DEV Community

Double-X
Double-X

Posted on • Updated on

Why deciding when to refactor can be complicated and convoluted

Let's imagine that the job of a harvester is to use an axe to harvest trees, and the axe will deteriorate over time. Assuming that the following's the expected performance of the axe:

Fully sharp axe(extremely excellent effectiveness and efficiency; ideal defect rates) -

  1. 1 tree cut / hour
  2. 1 / 20 chance for the tree being cut to be defective(with 0 extra decent tree to be cut for compensation as compensating trees due to negligible damages caused by defects)
  3. Expected number of normal trees / tree cut = (20 - 1 = 19) / 20
  4. Becomes a somehow sharp axe after 20 trees cut(a fully sharp axe will become a somehow sharp axe rather quickly)

Somehow sharp axe(reasonably high effectiveness and efficiency; acceptable defect rates) -

  1. 1 tree cut / 2 hours
  2. 1 / 15 chance for the tree being cut to be defective(with 1 extra decent tree to be cut for compensation as compensating trees due to nontrivial but small damages caused by defects)
  3. Expected number of normal trees / tree cut = (15 - 1 - 1 = 13) / 15
  4. Becomes a somehow dull axe after 80 trees cut(a somehow sharp axe will usually be much more resistant on having its sharpness reduced per tree cut than that of a fully sharp axe)
  5. Needs 36 hours of sharpening to become a fully sharp axe(no trees cut during the atomic process)

Somehow dull axe(barely tolerable effectiveness and efficiency; alarming defect rates) -

  1. 1 tree cut / 4 hours
  2. 1 / 10 chance for the tree being cut to be defective(with 2 extra decent trees to be cut for compensation as compensating trees due to moderate but manageable damages caused by defects)
  3. Expected number of normal trees / tree cut = (10 - 1 - 2 = 7) / 10
  4. Becomes a fully dull axe after 40 trees cut(a somehow dull axe is just ineffective and inefficient but a fully dull axe is significantly dangerous to use when cutting trees)
  5. Needs 12 hours of sharpening to become a somehow sharp axe(no trees cut during the atomic process)

Fully dull axe(ridiculously poor effectiveness and efficiency; obscene defect rates) -

  1. 1 tree cut / 8 hours
  2. 1 / 5 chance for the tree being cut to be defective(with 3 extra decent trees to be cut for compensation as compensating trees due to severe but partially recoverable damages caused by defects)
  3. Expected number of normal trees / tree cut = (5 - 1 - 3 = 1) / 5
  4. Becomes an irreversibly broken axe(way beyond repair) after 160 trees cut
  5. The harvester will resign if the axe keep being fully dull for 320 hours(no one will be willing to work that dangerously forever)
  6. Needs 24 hours of sharpening to become a somehow dull axe(no trees cut during the atomic process)
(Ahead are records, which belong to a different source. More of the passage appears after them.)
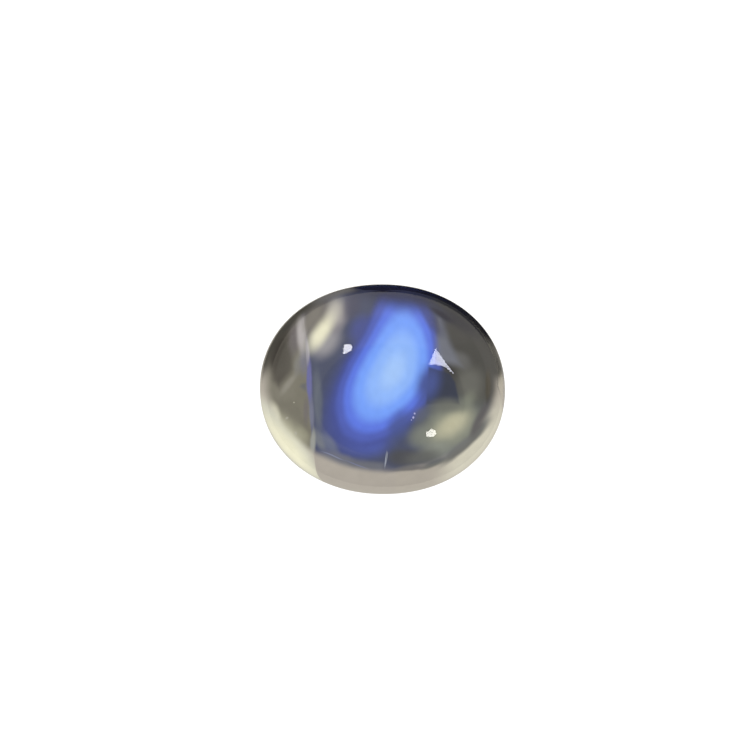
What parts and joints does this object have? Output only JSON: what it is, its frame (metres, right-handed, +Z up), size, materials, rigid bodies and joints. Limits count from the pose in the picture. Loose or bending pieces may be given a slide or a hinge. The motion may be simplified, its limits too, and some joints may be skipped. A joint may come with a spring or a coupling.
{
  "type": "polished oval moonstone cabochon",
  "caption": "Oval moonstone cut as a smooth high dome over a sloping belly, resting on a small flat spot.",
  "frame": {"origin": "on the flat base, under the middle of the stone's oval", "axes": "+Z up through the dome, +X along the oval's long axis"},
  "size_m": [0.0106, 0.009, 0.0044],
  "materials": {
    "moonstone": "clear smoky feldspar with a blue sheen, hand polished to a glassy surface"
  },
  "bodies": {
    "root": {"moonstone": "moonstone"}
  },
  "joints": []
}
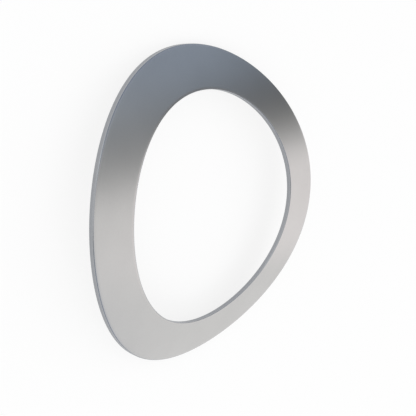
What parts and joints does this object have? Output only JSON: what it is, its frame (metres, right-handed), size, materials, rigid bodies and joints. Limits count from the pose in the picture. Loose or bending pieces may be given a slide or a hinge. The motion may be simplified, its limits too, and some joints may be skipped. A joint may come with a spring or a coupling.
{
  "type": "curved washer",
  "caption": "Thin flat ring of spring steel bent into a shallow arch, which sits round a shaft or screw and takes up end play under light spring load.",
  "frame": {"origin": "middle of the footprint, on the plane that the two ends of the arch stand on, on the axis of the hole", "axes": "+Z along the axis of the hole, towards the crown of the arch; +X across the bend, towards one end of the arch; +Y along the straight lines of the arched faces"},
  "size_m": [0.03, 0.03, 0.004],
  "materials": {
    "spring_steel": "smooth satin cold-rolled strip, uncoated, with a very fine rolled grain that runs along the arch, square to the bend axis, and plain sheared walls that are a little darker and duller than the faces"
  },
  "bodies": {
    "root": {"curved_washer": "spring_steel"}
  },
  "joints": []
}
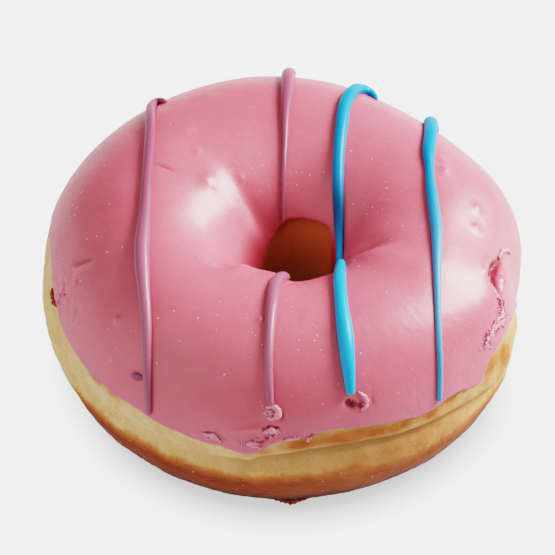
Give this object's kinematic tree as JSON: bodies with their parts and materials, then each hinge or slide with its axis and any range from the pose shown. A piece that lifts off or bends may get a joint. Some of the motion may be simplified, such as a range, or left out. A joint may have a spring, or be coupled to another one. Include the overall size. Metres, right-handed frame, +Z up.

Now, let's try to come up with some possible work schedules:

Sharpens the axe to be fully sharp as soon as it becomes somehow sharp -

  1. Expected to have 19 normal trees and 1 defective tree cut after 1 * (19 + 1) = 20 hours(simplifying "1 / 20 chance for the tree being cut to be defective" to be "1 defective tree / 20 trees cut")
  2. Expected the axe to become somehow sharp now, and become fully sharp again after 36 hours
  3. Expected long term throughput to be 19 normal trees / (20 + 36 = 56) hours(around 33.9%)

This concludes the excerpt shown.